Data for this exercise:
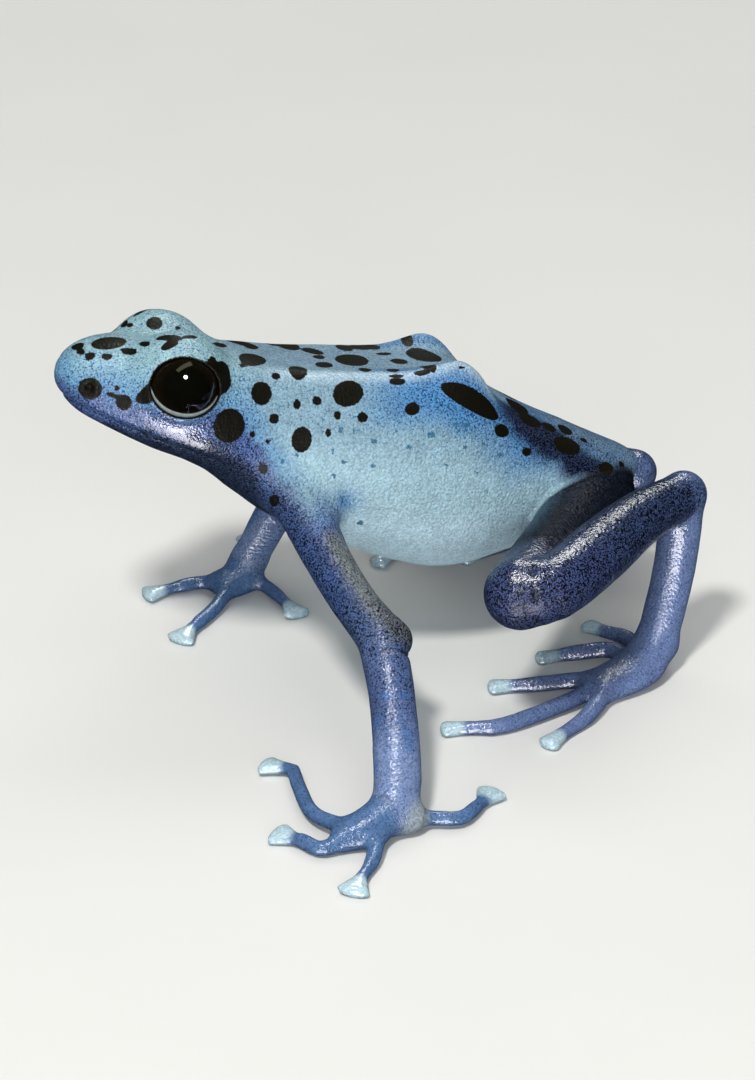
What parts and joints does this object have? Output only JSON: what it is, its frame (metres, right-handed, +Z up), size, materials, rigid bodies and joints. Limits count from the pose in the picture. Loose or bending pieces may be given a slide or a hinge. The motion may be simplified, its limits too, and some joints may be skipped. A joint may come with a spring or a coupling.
{
  "type": "blue poison dart frog model",
  "caption": "Still life-size model of a blue poison dart frog standing with its head raised, sky-blue trunk with dark spots and deep blue limbs.",
  "frame": {"origin": "on the floor, below the middle of the model's bounding box", "axes": "-X is the way the snout points, -Y is the frog's left, +Z is up"},
  "size_m": [0.0456, 0.052, 0.0271],
  "materials": {
    "body_skin": "moist pebbled skin, sky blue with near-black spots",
    "head_skin": "moist pebbled skin, sky blue above and indigo along the lip, with near-black spots",
    "limb_skin": "moist skin, deep violet blue to near black",
    "digit_skin": "moist smooth skin, violet blue with pale toe and finger pads",
    "eye": "near-black and mirror glossy"
  },
  "bodies": {
    "root": {"torso": "body_skin", "head": "head_skin", "lower_jaw": "head_skin", "eye_left": "eye", "upper_arm_left": "limb_skin", "forearm_left": "limb_skin", "hand_left": "limb_skin", "thigh_left": "limb_skin", "shank_left": "limb_skin", "tarsus_left": "limb_skin", "foot_left": "limb_skin", "finger_1_left": "digit_skin", "finger_2_left": "digit_skin", "finger_3_left": "digit_skin", "finger_4_left": "digit_skin", "toe_1_left": "digit_skin", "toe_2_left": "digit_skin", "toe_3_left": "digit_skin", "toe_4_left": "digit_skin", "toe_5_left": "digit_skin", "eye_right": "eye", "upper_arm_right": "limb_skin", "forearm_right": "limb_skin", "hand_right": "limb_skin", "thigh_right": "limb_skin", "shank_right": "limb_skin", "tarsus_right": "limb_skin", "foot_right": "limb_skin", "finger_1_right": "digit_skin", "finger_2_right": "digit_skin", "finger_3_right": "digit_skin", "finger_4_right": "digit_skin", "toe_1_right": "digit_skin", "toe_2_right": "digit_skin", "toe_3_right": "digit_skin", "toe_4_right": "digit_skin", "toe_5_right": "digit_skin"}
  },
  "joints": []
}
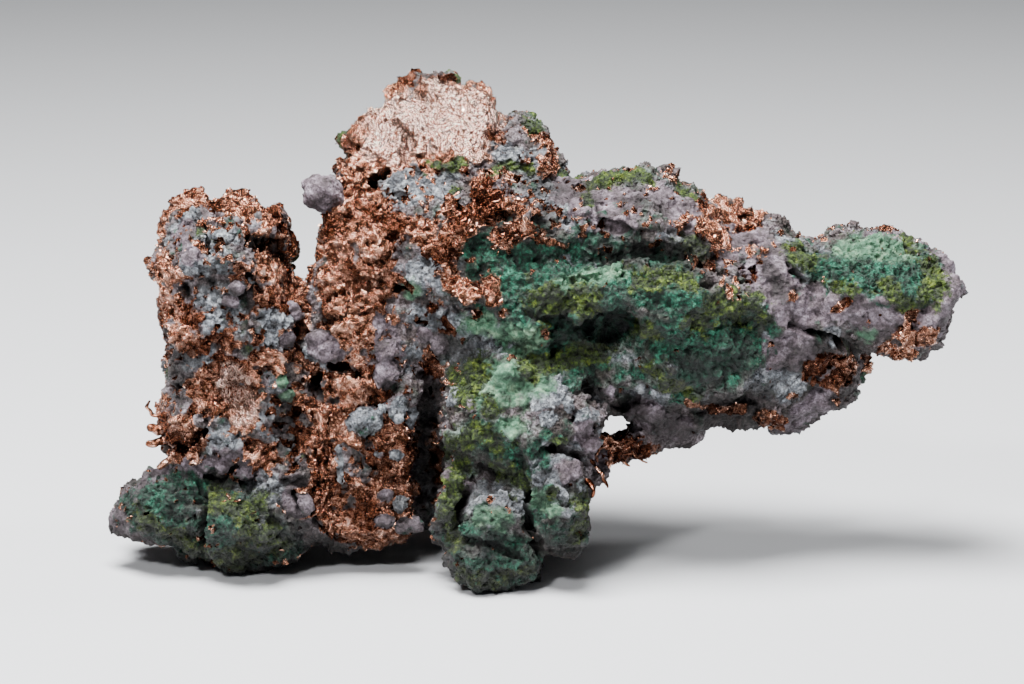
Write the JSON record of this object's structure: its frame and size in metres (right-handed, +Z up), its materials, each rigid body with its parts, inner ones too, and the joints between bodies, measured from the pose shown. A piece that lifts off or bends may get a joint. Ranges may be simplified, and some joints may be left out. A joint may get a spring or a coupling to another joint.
{
  "type": "native copper nugget",
  "caption": "Free-standing natural nugget of native copper grown through grey rock with a green crust, with a tower, a peak and a long arm on three worn feet.",
  "frame": {"origin": "middle of the nugget's footprint box, on the surface that its three feet rest on", "axes": "+Z up, +X along the length from the left foot to the arm's head, +Y from the front, with the green hollow, to the back"},
  "size_m": [0.0722, 0.0292, 0.0408],
  "materials": {
    "copper": "bright hackly native copper, metallic, with darker tarnish in the hollows",
    "rock": "matte lilac-grey to blue-grey broken rock",
    "green_crust": "dull earthy green and yellow-green mineral crust"
  },
  "bodies": {
    "root": {"nugget": "copper"}
  },
  "joints": []
}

Given problem: Extract, verbatim, the lines from the one containing "Write the JSON" through the last line of the listing above.

Task result:
Write the JSON record of this object's structure: its frame and size in metres (right-handed, +Z up), its materials, each rigid body with its parts, inner ones too, and the joints between bodies, measured from the pose shown. A piece that lifts off or bends may get a joint. Ranges may be simplified, and some joints may be left out. A joint may get a spring or a coupling to another joint.
{
  "type": "native copper nugget",
  "caption": "Free-standing natural nugget of native copper grown through grey rock with a green crust, with a tower, a peak and a long arm on three worn feet.",
  "frame": {"origin": "middle of the nugget's footprint box, on the surface that its three feet rest on", "axes": "+Z up, +X along the length from the left foot to the arm's head, +Y from the front, with the green hollow, to the back"},
  "size_m": [0.0722, 0.0292, 0.0408],
  "materials": {
    "copper": "bright hackly native copper, metallic, with darker tarnish in the hollows",
    "rock": "matte lilac-grey to blue-grey broken rock",
    "green_crust": "dull earthy green and yellow-green mineral crust"
  },
  "bodies": {
    "root": {"nugget": "copper"}
  },
  "joints": []
}